The obvious problem with canapé is, how are you going to find out whether you have a fit in your longest suit? You can't rely on partner to bid the suit, because your side might have a fit there even if he does not have a very remarkable holding. Essentially, the only way you can discover a fit in your longest suit is if you are able to bid it yourself. And this may not always be possible. Unless you have a pure two-bid hand, you might not be able to take a second bid at all.

But this doesn't necessarily mean that canapé is a bad idea on one-bid hands. Take a hand like this, for example:

S Q4
H KQ52
D 82
C AJ984

Would you rather open this 1H, showing 4+ hearts, or 1C, showing 4+ clubs? There is a lot to be said for the 1H opening. If partner will expect four cards in whatever suit you bid, then the 1H opening is no less descriptive than 1C. And major-suit fits are more important than minor-suit fits. If 1C did not promise four cards (say you were playing a more artificial system) then it would be even more clear that 1H was a better initial description of the hand. The problems, if there are any, come when you try to refine the description of your hand with a rebid: you would like to be able to show both of your long suits. But since this is a pure one-bid hand, you only expect to get one chance, and so it is reasonable to bid on the assumption that you will only get to show one suit. In that case, showing four hearts must be at least as good as showing four clubs.

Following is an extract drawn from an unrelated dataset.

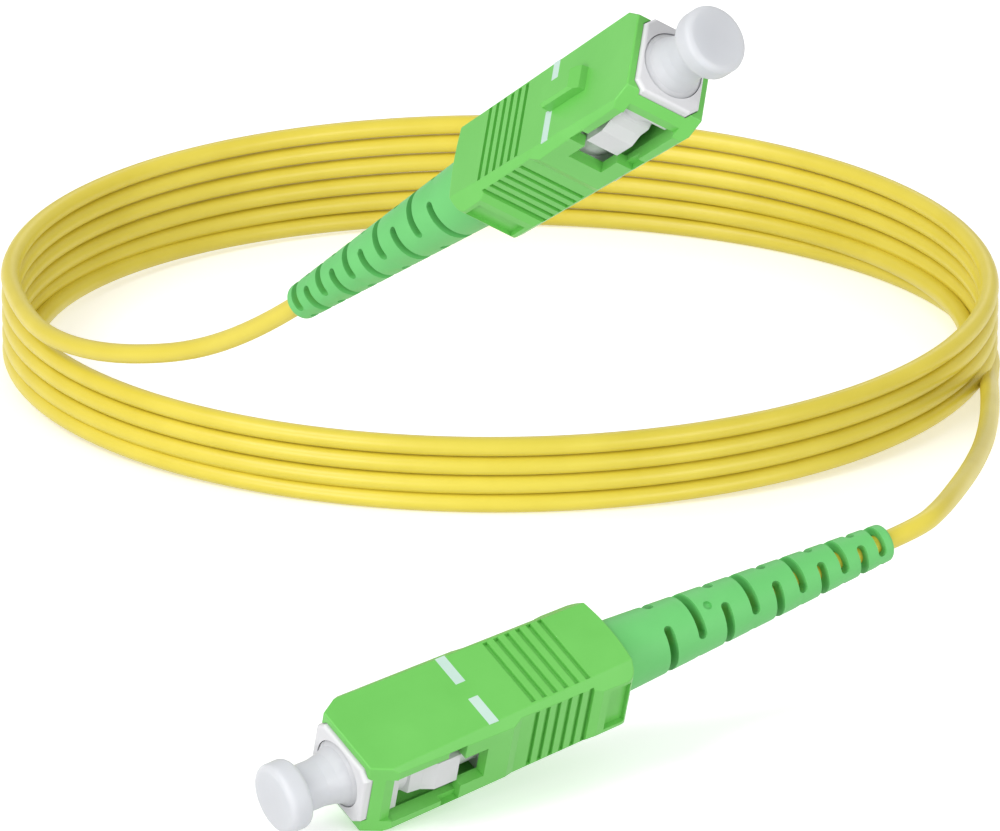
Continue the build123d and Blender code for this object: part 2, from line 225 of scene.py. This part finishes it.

So, concealing your longest suit works fairly well when you have a pure one-bid hand, provided that the bid you choose to make is still a good description (if you were concealing a five-card major, it would be much worse). The real problems with canapé come when you have a hand which may be worth a second bid, and particularly if it is neither a pure one-bid hand nor a pure two-bid hand, but somewhere in between.

S 5
H AK93

You open this 1H, LHO bids 2S and it is passed back to you. Now you certainly don't want to pass, but what do you do? Well, this would depend on your methods, and there are many different possibilities, but nothing looks particularly attractive. The natural method would be to show the club suit directly, but this gives up on playing in diamonds or defending spades. Alternatively you could double, if this is defined as take-out, but now you haven't revealed your longest suit and so your continuations will be hampered by having to find this out. You also have the difficulty of trying to distinguish this type of hand from one with five hearts, if those are also opened 1H. Indeed, it seems that your initial shape-showing bid is not helping you at all: if you had opened with a strength-showing bid like a Precision 1C, then a take-out double of 2S would describe the shape of this hand equally well as anything you can do after opening 1H.

Similarly, if the opponents instead overcall in diamonds, there is still a fair chance that we have a fit in clubs, but it is dangerous to look for one because if a fit is not found then we have nowhere else to go.

This exposes a basic problem with not showing your longest suit the first time: if you get the chance to take a second bid, then you will not know what to do. On the one hand, you would like to show your longest suit, because this is by far the suit most likely to be a fit: but on the other hand, you can't commit to playing in your longest suit, because there is no guarantee that it will be right.

And so, if you see a pair playing canapé, or other methods involving not showing the longest suit with the opening bid, they will generally do so only with
  • pure one-bid hands, where the problems with taking a second bid are not important; and/or
  • pure two-bid hands, in cases where it is almost certain that a good description can be given with the second bid.

For example, playing strong NT and 4-card majors, it is reasonable to open 1H with a hand like my first example above. But we would never open 1H on a similar hand with an extra king, because then it might be worth two bids. (In fact it might well be opened 1NT in that case, in order to turn it back into a one-bid hand.) Similarly, canapé often goes together with a strong club, where the natural suit openings show fairly weak hands, which are unlikely to be worth more than one bid. Though here, hands near the top of the range for a limited opening can still be a problem.

The more traditional method of opening the longest suit really comes into its own on these difficult "in-between" hands. If the auction goes in such a way that it is too dangerous to take a second bid, then at least we have already shown the most important feature of our hand. Whereas if we do get another chance, we now have plenty of flexibility in deciding what is the next most important feature to show. Flexibility is the key: having shown the longest suit already, we could later decide to bid a second suit naturally, but we could also choose to double for take-out, or bid no-trumps, or repeat the first suit, or even make a conservative pass. If we had bid some other suit first, then these options might still be available, but they would not all tell partner about our long suit, so we would have failed to give such a good description of the hand in our two bids, as demanded by the One-Bid-Or-Two principle.

Of course there are other good reasons why you might want to open the longest suit. For example, it increases the average length shown by your opening bids. This is part of a much bigger topic on homogeneity that I will come to later.